The IMF said it expected a quarter of this balance-sheet crunch to come in the form of lower bank lending, with the rest involving selling off assets and securities.
It said the squeeze was already well underway, with banks having reduced their balance sheets by $580bn in the final quarter of last year.
The IMF also said "there is a risk that a large-scale reduction in assets by European banks could lead to a credit crunch" of the kind seen in the early stages of the credit crisis in 2008/09.
In this scenario, it said, banks could shed $3.8 trillion, or 10%, of their total assets and world economic growth would be 1.4% lower than it forecast in its World Economic Outlook report earlier this week.

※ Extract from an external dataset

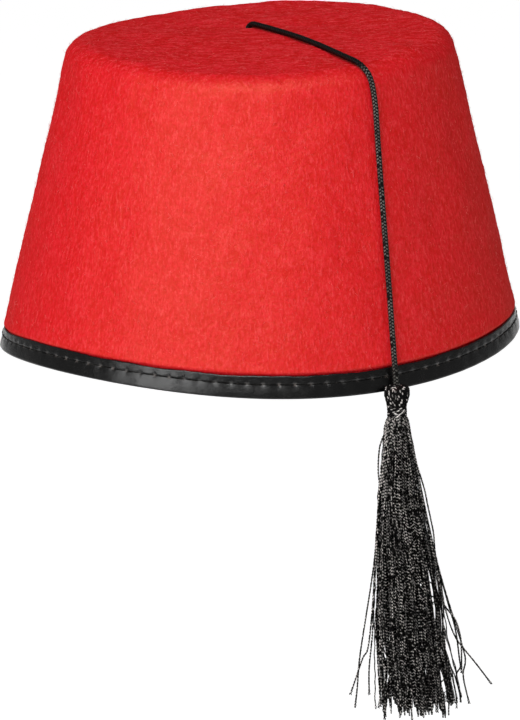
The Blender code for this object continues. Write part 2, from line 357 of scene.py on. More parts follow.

The warning will cause concern in the UK, where small and medium sized businesses are still struggling to raise cash, which in turn has caused many to lay off staff.

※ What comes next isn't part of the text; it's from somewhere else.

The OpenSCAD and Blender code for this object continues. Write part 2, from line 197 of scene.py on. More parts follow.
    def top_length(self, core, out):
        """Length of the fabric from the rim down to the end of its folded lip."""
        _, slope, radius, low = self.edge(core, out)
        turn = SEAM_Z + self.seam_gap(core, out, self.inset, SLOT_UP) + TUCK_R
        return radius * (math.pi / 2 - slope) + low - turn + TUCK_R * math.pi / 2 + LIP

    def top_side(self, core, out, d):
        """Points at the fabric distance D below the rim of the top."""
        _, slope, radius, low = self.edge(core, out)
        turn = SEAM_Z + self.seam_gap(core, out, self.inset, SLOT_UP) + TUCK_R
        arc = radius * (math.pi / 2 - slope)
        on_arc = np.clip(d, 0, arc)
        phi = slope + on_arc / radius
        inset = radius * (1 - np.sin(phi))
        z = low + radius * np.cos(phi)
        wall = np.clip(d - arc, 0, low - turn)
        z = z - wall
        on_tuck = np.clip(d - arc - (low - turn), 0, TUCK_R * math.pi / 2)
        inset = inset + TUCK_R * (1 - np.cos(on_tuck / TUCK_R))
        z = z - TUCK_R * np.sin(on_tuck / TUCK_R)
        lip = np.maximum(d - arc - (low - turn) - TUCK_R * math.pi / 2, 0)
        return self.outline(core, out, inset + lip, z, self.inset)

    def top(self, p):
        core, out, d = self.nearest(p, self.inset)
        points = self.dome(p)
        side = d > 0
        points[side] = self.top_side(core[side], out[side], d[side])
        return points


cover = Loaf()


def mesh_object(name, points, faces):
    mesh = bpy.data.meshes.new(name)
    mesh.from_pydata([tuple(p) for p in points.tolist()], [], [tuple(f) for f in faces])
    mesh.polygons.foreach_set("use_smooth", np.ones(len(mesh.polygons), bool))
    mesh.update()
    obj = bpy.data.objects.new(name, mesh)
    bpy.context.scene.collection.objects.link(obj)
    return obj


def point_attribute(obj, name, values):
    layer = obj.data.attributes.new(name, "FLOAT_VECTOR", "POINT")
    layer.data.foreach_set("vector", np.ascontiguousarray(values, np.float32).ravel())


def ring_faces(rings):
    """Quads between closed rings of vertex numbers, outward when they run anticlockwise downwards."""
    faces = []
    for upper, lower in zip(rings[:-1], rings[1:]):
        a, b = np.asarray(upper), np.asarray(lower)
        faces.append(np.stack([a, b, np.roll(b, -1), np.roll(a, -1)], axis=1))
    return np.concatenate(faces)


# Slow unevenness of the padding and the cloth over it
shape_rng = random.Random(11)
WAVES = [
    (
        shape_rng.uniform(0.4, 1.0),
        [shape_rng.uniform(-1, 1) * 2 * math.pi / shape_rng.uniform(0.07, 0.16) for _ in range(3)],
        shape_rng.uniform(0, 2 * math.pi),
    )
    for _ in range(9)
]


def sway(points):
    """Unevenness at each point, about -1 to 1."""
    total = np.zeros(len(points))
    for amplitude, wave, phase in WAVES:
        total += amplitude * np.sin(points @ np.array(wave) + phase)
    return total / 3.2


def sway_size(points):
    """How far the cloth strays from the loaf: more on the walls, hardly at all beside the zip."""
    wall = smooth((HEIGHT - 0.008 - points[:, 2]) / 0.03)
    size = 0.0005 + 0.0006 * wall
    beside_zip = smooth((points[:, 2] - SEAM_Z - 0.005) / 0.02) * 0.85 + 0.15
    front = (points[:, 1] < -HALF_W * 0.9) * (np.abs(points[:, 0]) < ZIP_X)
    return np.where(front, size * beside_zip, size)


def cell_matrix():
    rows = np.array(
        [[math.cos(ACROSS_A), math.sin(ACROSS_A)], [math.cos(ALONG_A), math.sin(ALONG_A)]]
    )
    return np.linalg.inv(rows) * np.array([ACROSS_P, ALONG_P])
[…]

The IMF said that although euro area nations such as Spain and Italy would be most affected by the squeeze, Britain would suffer a near 1% fall in bank credit even on the basis of its conservative forecast.
It said: "Small and medium-sized enterprises (SMEs) are likely to be most affected.

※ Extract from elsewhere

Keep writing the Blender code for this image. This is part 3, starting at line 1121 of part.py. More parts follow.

"Even where credit is maintained, corporate borrowers could face elevated borrowing costs."
The warning came in the Global Financial Stability Report, published at the IMF's Spring summit in Washington DC.
IMF financial stability chief Jose Vinals said: "So far current policies have prevented a generalized 'credit crunch', but we still anticipate a considerable squeeze on credit which will impede growth."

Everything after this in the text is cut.